In the Dallas Buyers Club proceeding, Dallas Buyers Club and Voltage Pictures sought preliminary discovery from a number of ISPs of customer names and addresses associated with 4,716 IP addresses alleged to have been used to infringe copyright.   As we previously reported (see our post here), on 7 April 2015, Justice Perram was satisfied in principle that the ISPs should give preliminary discovery, but ordered that production be stayed to allow the Court’s consideration of DBC’s proposed correspondence to ensure that DBC did not engage in “speculative invoicing”.

In a twist of events on 14 August 2015, Justice Perram refused to lift a stay on the production of identifying customer details.   Justice Perram reviewed several proposed letters proposed to be sent by DBC and found that two of the four heads of damage claimed were impermissible.   Unless DBC gave an undertaking in relation to the claims to be made in letters and paid a bond of $600,000, Justice Perram would not order preliminary discovery.

This post will focus on two interesting aspects of the decision (Dallas Buyers Club LLC v iiNet Limited (No 4) [2015] FCA 838): first, his Honour’s consideration of the copyright claims and second, the potentially wide-reaching implications of the decision for future preliminary discovery applications.

What heads of damage were permissible?

Before Justice Perram would order production, his Honour indicated that DBC would have to provide the Court with the proposed correspondence, including what DBC was proposing to demand monetarily or the methodology underlying its approach to the amounts that it was going to claim.

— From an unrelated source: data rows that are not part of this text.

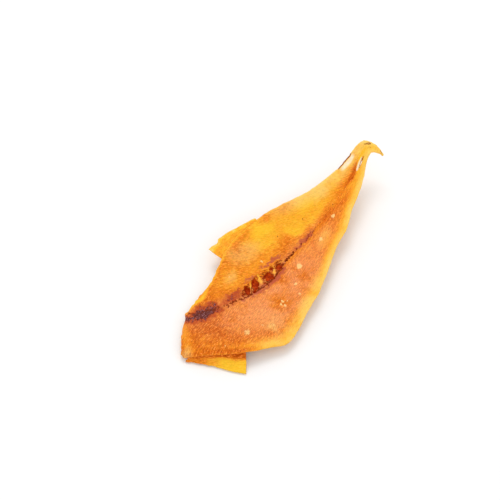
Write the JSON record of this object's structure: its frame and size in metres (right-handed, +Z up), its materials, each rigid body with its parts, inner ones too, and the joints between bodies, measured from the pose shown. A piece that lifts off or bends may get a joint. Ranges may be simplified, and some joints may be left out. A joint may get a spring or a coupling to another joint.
{
  "type": "smoked fish fillet",
  "caption": "Dried and smoked white-fish fillet: a thin curled sheet with a hollow middle, a bent belly flap, a torn skin strip and a hooked tail end.",
  "frame": {"origin": "on the table, under the middle of the fillet's box", "axes": "+X from the head end to the tail, +Y towards the dorsal edge, +Z up out of the flesh side"},
  "size_m": [0.1999, 0.0808, 0.0304],
  "materials": {
    "smoked_flesh": "dried amber flesh with a greasy sheen, thin and yellow at its edges"
  },
  "bodies": {
    "root": {"fillet": "smoked_flesh"}
  },
  "joints": []
}
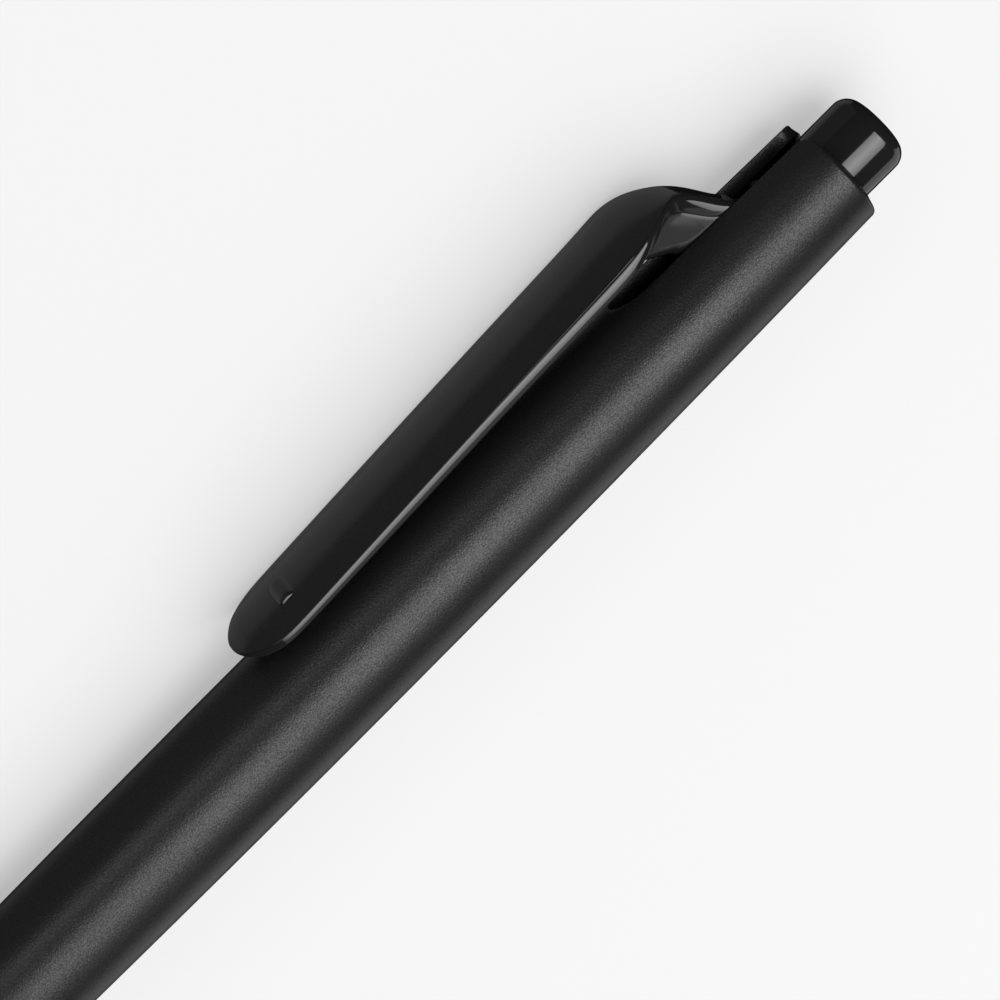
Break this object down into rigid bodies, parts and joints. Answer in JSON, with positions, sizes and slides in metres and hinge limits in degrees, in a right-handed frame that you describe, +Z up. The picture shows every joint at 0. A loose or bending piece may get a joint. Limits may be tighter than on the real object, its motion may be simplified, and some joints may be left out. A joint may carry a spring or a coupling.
{
  "type": "retractable ballpoint pen",
  "caption": "Slim click ballpoint pen in black plastic, with a bellied barrel, a broad curved pocket clip, a rear push button, a screw-in nose cone and a replaceable refill.",
  "frame": {"origin": "middle of the footprint, on the surface the pen lies on", "axes": "+X along the pen towards its button, +Y sideways towards the clip, +Z up, away from the surface"},
  "size_m": [0.142, 0.0156, 0.011],
  "materials": {
    "barrel_plastic": "fine satin texture, black",
    "gloss_plastic": "polished, black",
    "inner_plastic": "moulded, white",
    "mechanism_black": "moulded, black",
    "spring_steel": "drawn stainless wire",
    "tube_plastic": "translucent polypropylene tube",
    "ink": "dark blue paste",
    "grease": "clear yellow grease",
    "nickel_silver": "turned nickel silver",
    "ball_metal": "ground carbide ball"
  },
  "bodies": {
    "barrel": {"barrel": "barrel_plastic", "cam_sleeve": "mechanism_black"},
    "nose": {"nose_cone": "barrel_plastic"},
    "clip": {"clip": "gloss_plastic"},
    "button": {"button": "gloss_plastic", "plunger": "mechanism_black"},
    "refill": {"refill_tube": "tube_plastic", "ink_column": "ink", "grease_follower": "grease", "tip_holder": "inner_plastic", "writing_point": "nickel_silver", "ball": "ball_metal", "return_spring": "spring_steel"},
    "rotor": {"rotor": "inner_plastic"}
  },
  "joints": [
    {"name": "button_press", "type": "slide", "parent": "barrel", "child": "button", "axis": [1, 0, 0], "range_m": [-0.0013, 0.0045]},
    {"name": "refill_slide", "type": "slide", "parent": "barrel", "child": "refill", "axis": [1, 0, 0], "range_m": [-0.0013, 0.0045], "deforming": ["return_spring"]},
    {"name": "rotor_index", "type": "hinge", "parent": "refill", "child": "rotor", "pos_m": [0.04, -0.00233, 0.0055], "axis": [1, 0, 0], "range_deg": [-14, 46]},
    {"name": "clip_flex", "type": "hinge", "parent": "barrel", "child": "clip", "pos_m": [0.0555, 0.00206, 0.00522], "axis": [0, -0.0634, -0.998], "range_deg": [0, 3.5], "stiffness_Nm_per_rad": 0.3},
    {"name": "nose_cone_off", "type": "slide", "parent": "barrel", "child": "nose", "axis": [-1, 0, 0], "range_m": [0, 0.04]}
  ],
  "couplings": [
    {"joint": "refill_slide", "follows": "button_press", "ratio": 1},
    {"joint": "rotor_index", "follows": "button_press", "rad_per_m": 174.53}
  ]
}
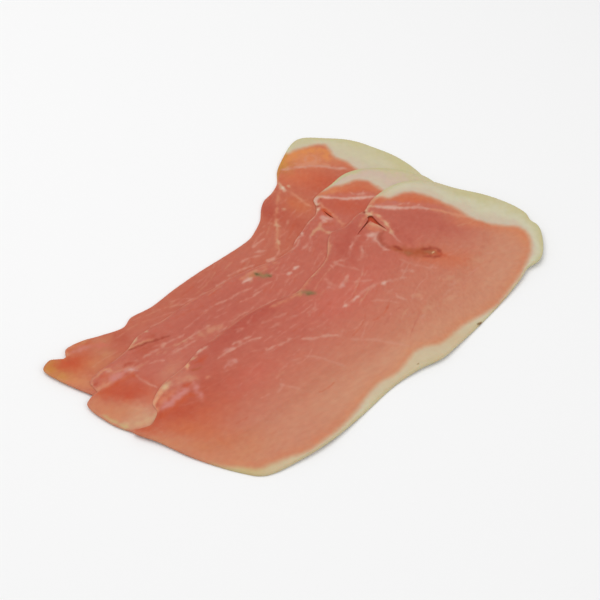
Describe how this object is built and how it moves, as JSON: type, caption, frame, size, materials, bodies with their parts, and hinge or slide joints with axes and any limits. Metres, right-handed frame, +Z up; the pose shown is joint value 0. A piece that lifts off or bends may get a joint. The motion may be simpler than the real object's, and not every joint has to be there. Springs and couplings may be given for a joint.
{
  "type": "sliced dry-cured ham",
  "caption": "Thin draped slices of dry-cured ham, shingled so that each overlaps the last, with a fat cap round the head, a ragged lean side and a small tongue at the tail.",
  "frame": {"origin": "middle of the three slices' box, on the surface they lie on", "axes": "+X from the thin tail of the slices to their fat head, +Y from the rind side to the lean side, +Z up"},
  "size_m": [0.2664, 0.1886, 0.0054],
  "materials": {
    "back_slice_meat": "moist, satin sheen: red lean, orange-pink head muscle, ivory fat",
    "middle_slice_meat": "moist, satin sheen: red lean, pale seams, ivory and pink fat",
    "front_slice_meat": "moist, satin sheen: red to peach lean, pale seams, ivory fat rim"
  },
  "bodies": {
    "root": {"slice_back": "back_slice_meat", "slice_middle": "middle_slice_meat", "slice_front": "front_slice_meat"}
  },
  "joints": []
}
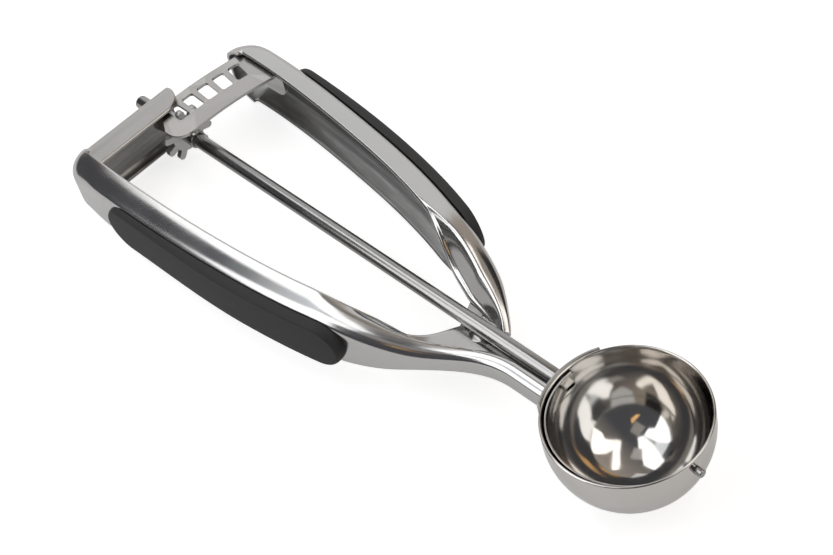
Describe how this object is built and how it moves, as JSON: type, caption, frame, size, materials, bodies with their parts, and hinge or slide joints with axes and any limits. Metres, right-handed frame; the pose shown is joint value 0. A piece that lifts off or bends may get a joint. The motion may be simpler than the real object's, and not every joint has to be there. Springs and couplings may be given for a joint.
{
  "type": "lever ice cream scoop",
  "caption": "Squeeze-handle ice cream scoop: hemispherical steel bowl with a rotating scraper blade, drive rod with rack and pinion, two channel handles with dark grip pads.",
  "frame": {"origin": "centre of the bowl's sphere, on the axis of the drive rod", "axes": "+X along the drive rod, out of the front of the bowl; +Z out of the bowl's mouth; +Y towards the squeezed lever"},
  "size_m": [0.2329, 0.0777, 0.0342],
  "materials": {
    "bowl_steel": "mirror polish with fine circular lines",
    "polished_steel": "polished stainless steel",
    "satin_steel": "fine satin stainless steel",
    "rod_steel": "bright drawn steel",
    "gear_steel": "plain matt steel",
    "grip": "matte dark grey-black"
  },
  "bodies": {
    "frame": {"bowl": "bowl_steel", "bowl_collar": "satin_steel", "fixed_handle": "polished_steel", "rear_bridge": "satin_steel", "fixed_grip": "grip", "pivot_rivet": "rod_steel", "pivot_washer": "gear_steel", "return_spring": "gear_steel", "spring_cup": "gear_steel"},
    "lever": {"lever_handle": "polished_steel", "lever_grip": "grip", "rack_plate": "satin_steel"},
    "drive": {"drive_rod": "rod_steel", "pinion": "gear_steel", "rod_collar": "rod_steel", "rod_spacer": "gear_steel", "scraper_blade": "bowl_steel", "blade_front_pin": "rod_steel"}
  },
  "joints": [
    {"name": "lever_pivot", "type": "hinge", "parent": "frame", "child": "lever", "pos_m": [-0.055, 0, -0.0058], "axis": [0, 0, 1], "range_deg": [0, 9.2], "stiffness_Nm_per_rad": 6, "springref_deg": -4.58, "deforming": ["return_spring"]},
    {"name": "rod_spin", "type": "hinge", "parent": "frame", "child": "drive", "pos_m": [-0.1, 0, 0], "axis": [1, 0, 0], "range_deg": [0, 128]}
  ],
  "couplings": [
    {"joint": "rod_spin", "follows": "lever_pivot", "ratio": 13.87}
  ]
}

The figures that DBC proposed to demand consisted of four heads of claimed damage. Justice Perram found that two of these four heads were plausible. These were:

  • a claim for the cost of an actual purchase of a single copy of the film; and
  • a claim for damages arising from the amount of money it had cost DBC to obtain the infringer’s name.

However, Justice Perram found that the remaining two heads were impermissible:

  • a claim for an amount relating to each infringer’s uploading activities. Given the way in which BitTorrent operates, with each user uploads “slivers” of the film, the number of uploads were potentially very large. DBC sought damages apparently calculated on the basis of a “distribution licence” fee. Justice Perram found that the idea that BitTorrent users would have applied for a distribution licence was “so surreal as not to be taken seriously”.
  • a claim for additional damages under s 115(5) of the Copyright Act by reference to how many other copyrighted works had been downloaded by the user. Justice Perram found that additional damages could not be calculated on the basis of infringements other than the one the downloader is being sued for.

Unless DBC gave an undertaking to use the information obtained only for the permissible heads of damage, Justice Perram declined to lift the stay on the production of customer details.

Implications of the decision for preliminary discovery procedures

Justice Perram found that an untenable claim for relief was outside the proper ambit of power for the grant of preliminary discovery. Importantly for future preliminary discovery actions, while a prima facie case of copyright infringement had been demonstrated, what Justice Perram found untenable was the head of damages sought under that claim. Justice Perram moved away from his previous indication that the court would “approve” the content of the letter that could be sent to customers. Rather, the purpose of the court viewing correspondence was only to discern whether the applicant’s purpose was within r 7.22.

His Honour found that the power to grant discovery was discretionary (the use of “may” rather than must was used in the rules) and noted that the centrepiece of preliminary discovery was the right to obtain relief against an unidentified person. In considering whether to exercise the Court’s discretion, his Honour said that it was relevant to consider whether DBC had a right to obtain the sums of money it proposed to demand from users. Preliminary discovery would only be granted if what the applicant proposed to do with the information accorded with a purpose contemplated by r 7.22 of the Federal Court Rules.   While preliminary discovery could be used to gather information to sue and also to negotiate, Justice Perram stated that the Court could not facilitate cases or negotiating positions that lacked legal substance.

Justice Perram stated that in the future, in cases where preliminary discovery is sought against persons such as ISPs with a view to contacting a large class of potential defendants, it would be an essential step for the applicant to show that it sought discovery for a “purpose countenanced by r 7.22”, and in particular, put on evidence of the nature of the demands or claims it proposed to make. In addition, it would be useful to grant discovery only on the provision of an undertaking to only use the information for the purposes specified and require security for that undertaking.

What happens next?

While there is to be no disclosure of customer details for now, it is not clear at this stage whether or not those details will eventually be disclosed. Putting to one side the possibility of an appeal, the ISPs will be ordered to produce customer details in two circumstances:

  • First, DBC must give an undertaking to use the information obtained only for the two permissible heads of damage.
  • Second, in order to secure that undertaking (since DBC had no presence in Australia and would be unable to be punished for contempt), DBC must lodge a bond of $600,000 with the Federal Court Registrar.  The amount of $600,000 was set by Justice Perram having regard to the potential revenue that DBC might make if it breached its undertaking not to demand sums under the two impermissible heads of damage.